When you say performance, what exactly do you mean? How large are the images? All in all it really depends. With what you've said if it is only ease of coding and performance I would suggest to just find the absolute value of the difference of pixels. That is super easy to code and about as fast as it gets, but really unlikely to work for anything other than the most synthetic examples.
That being said I would like to point you to: DHOG, GLOH, SURF and SIFT.
You can use fairly basic subtraction technique that the lads above suggested. #carlosdc has hit the nail on the head with regard to the type of image this basic technique can be used for. I have attached an example so you can see the results for yourself.
The first shows a image from a simulation at some time t. A second image was subtracted away from the first which was taken some (simulation) time later t + dt. The subtracted image (in black and white for clarity) then shows how the simulation has changed in that time. This was done as described above and is very powerful and easy to code.
Hope this aids you in some way
This is some old nasty FORTRAN, but should give you the basic approach. It is not that difficult at all. Due to the fact that I am doing it on a two colour pallette you would do this operation for R, G and B. That is compute the intensities or values in each cell/pixal, store them in some array. Do the same for the other image, and subtract one array from the other, this will leave you with some coulorfull subtraction image. My advice would be to do as the lads suggest above, compute the magnitude of the sum of the R, G and B componants so you just get one value. Write that to array, do the same for the other image, then subtract. Then create a new range for either R, G or B and map the resulting subtracted array to this, the will enable a much clearer picture as a result.
* =============================================================
SUBROUTINE SUBTRACT(FNAME1,FNAME2,IOS)
* This routine writes a model to files
* =============================================================
* Common :
INCLUDE 'CONST.CMN'
INCLUDE 'IO.CMN'
INCLUDE 'SYNCH.CMN'
INCLUDE 'PGP.CMN'
* Input :
CHARACTER fname1*(sznam),fname2*(sznam)
* Output :
integer IOS
* Variables:
logical glue
character fullname*(szlin)
character dir*(szlin),ftype*(3)
integer i,j,nxy1,nxy2
real si1(2*maxc,2*maxc),si2(2*maxc,2*maxc)

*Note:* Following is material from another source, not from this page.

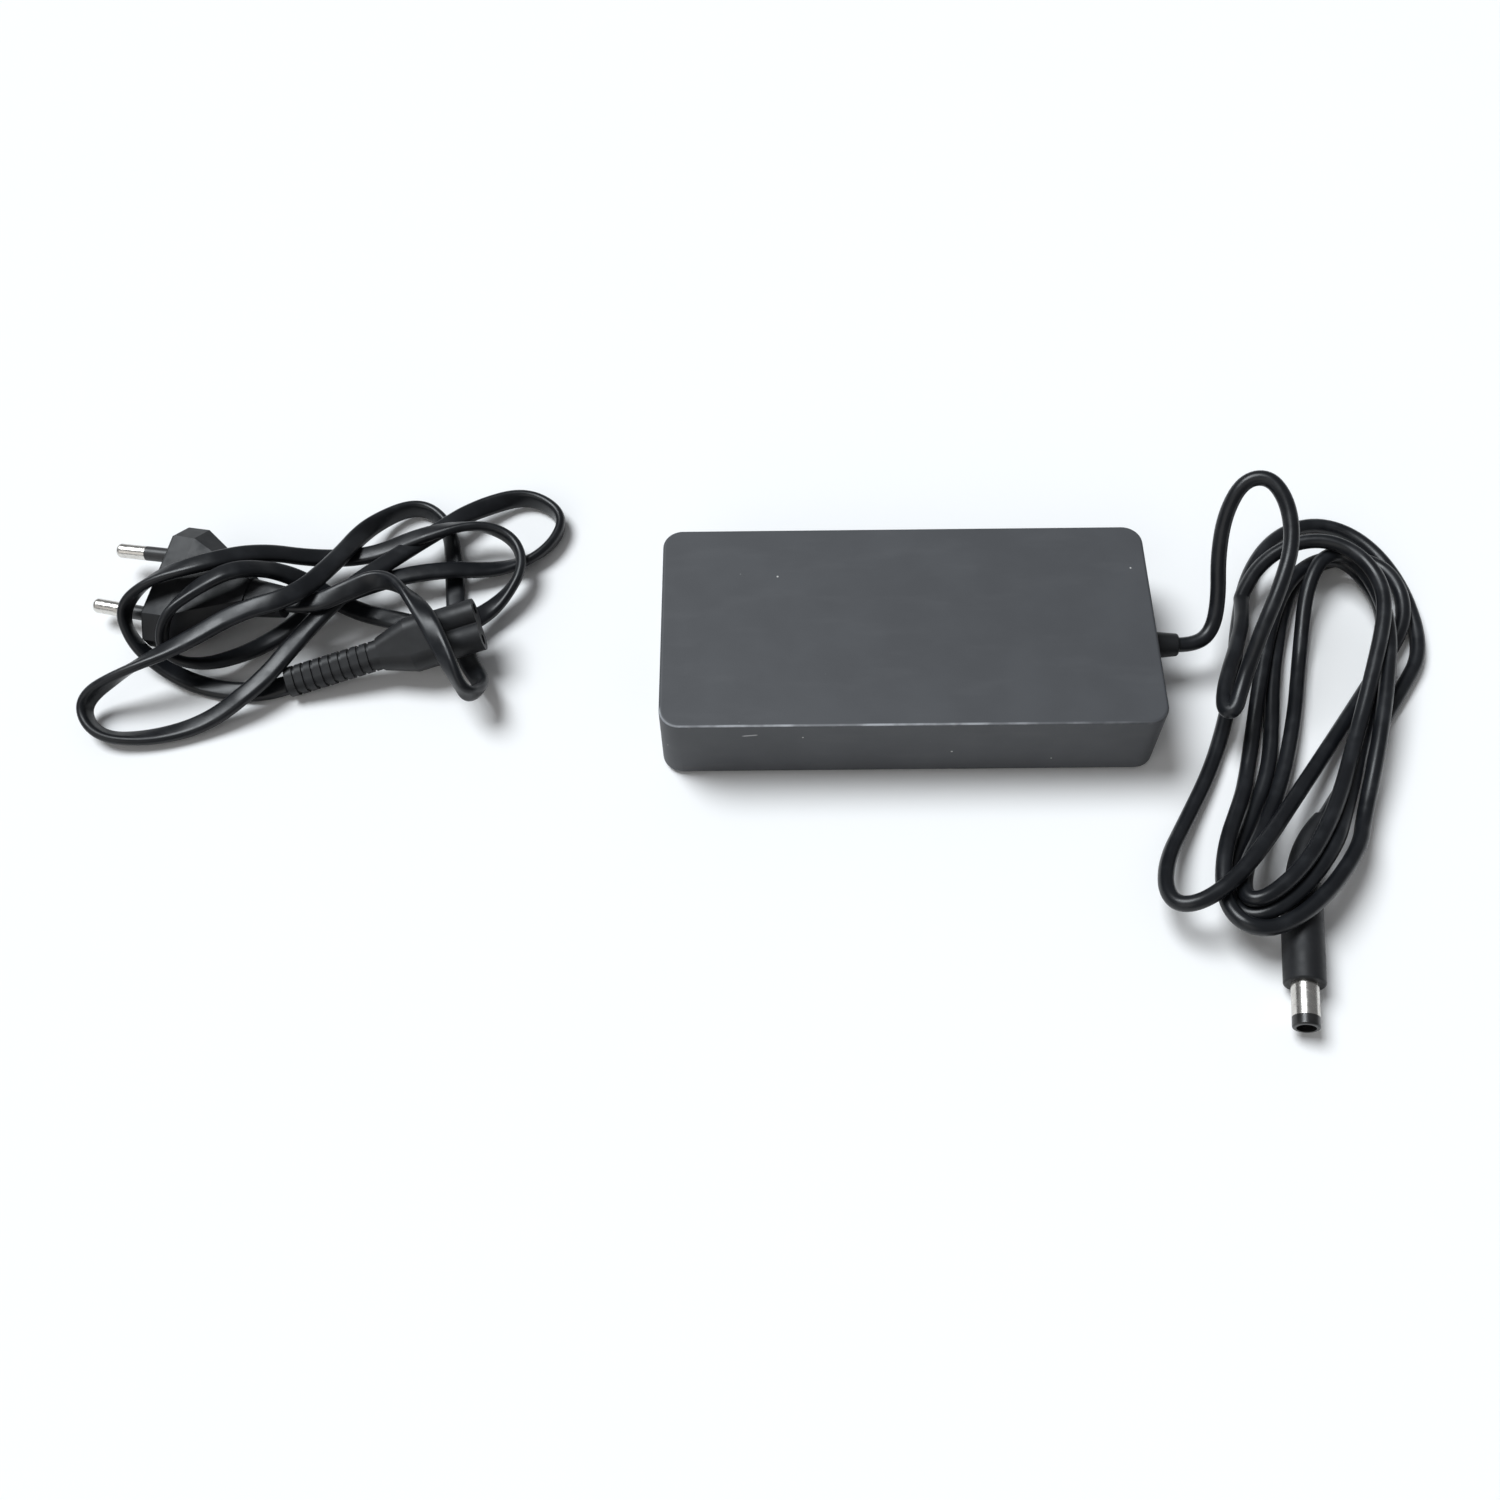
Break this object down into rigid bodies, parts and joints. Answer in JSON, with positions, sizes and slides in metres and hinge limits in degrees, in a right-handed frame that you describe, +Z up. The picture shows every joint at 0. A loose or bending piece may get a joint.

* =================================================================
IOS = 1
nomap=.true.
ftype='map'
dir='./pictures'
! reading first image
if(.not.glue(dir,fname2,ftype,fullname))then
write(*,31) fullname
return
endif
OPEN(unit2,status='old',name=fullname,form='unformatted',err=10,iostat=ios)
read(unit2,err=11)nxy2
read(unit2,err=11)rad,dxy
do i=1,nxy2
do j=1,nxy2
read(unit2,err=11)si2(i,j)
enddo
enddo
CLOSE(unit2)
! reading second image
if(.not.glue(dir,fname1,ftype,fullname))then
write(*,31) fullname
return
endif
OPEN(unit2,status='old',name=fullname,form='unformatted',err=10,iostat=ios)
read(unit2,err=11)nxy1
read(unit2,err=11)rad,dxy
do i=1,nxy1
do j=1,nxy1
read(unit2,err=11)si1(i,j)
enddo
enddo
CLOSE(unit2)
! substracting images
if(nxy1.eq.nxy2)then
nxy=nxy1
do i=1,nxy1
do j=1,nxy1
si(i,j)=si2(i,j)-si1(i,j)
enddo
enddo
else
print *,'SUBSTRACT: Different sizes of image arrays'
IOS=0
return
endif
* normal finishing
IOS=0
nomap=.false.
return
* exceptional finishing
10 write (*,30) fullname
return
11 write (*,32) fullname
return
30 format('Cannot open file ',72A)
31 format('Improper filename ',72A)
32 format('Error reading from file ',72A)
end
! =============================================================
Hope this is of some use. All the best.
Out of the methods described in your first link, the histogram comparison method is by far the simplest to code and the fastest. However key point matching will provide far more accurate results since you want to know a precise number describing the difference between two images.
To implement the histogram method, I would do the following:
Compute the red, green, and blue histograms of each image
Add up the differences between each bucket
If the difference is above a certain threshold, then the percentage is 0%
Otherwise the colors found in the images are similar. So then do a pixel by pixel comparison and convert the difference into a percentage.
I don't know any precise algorithms for finding the key points of an image. However once you find them for each image you can do a pixel by pixel comparison for each of the key points.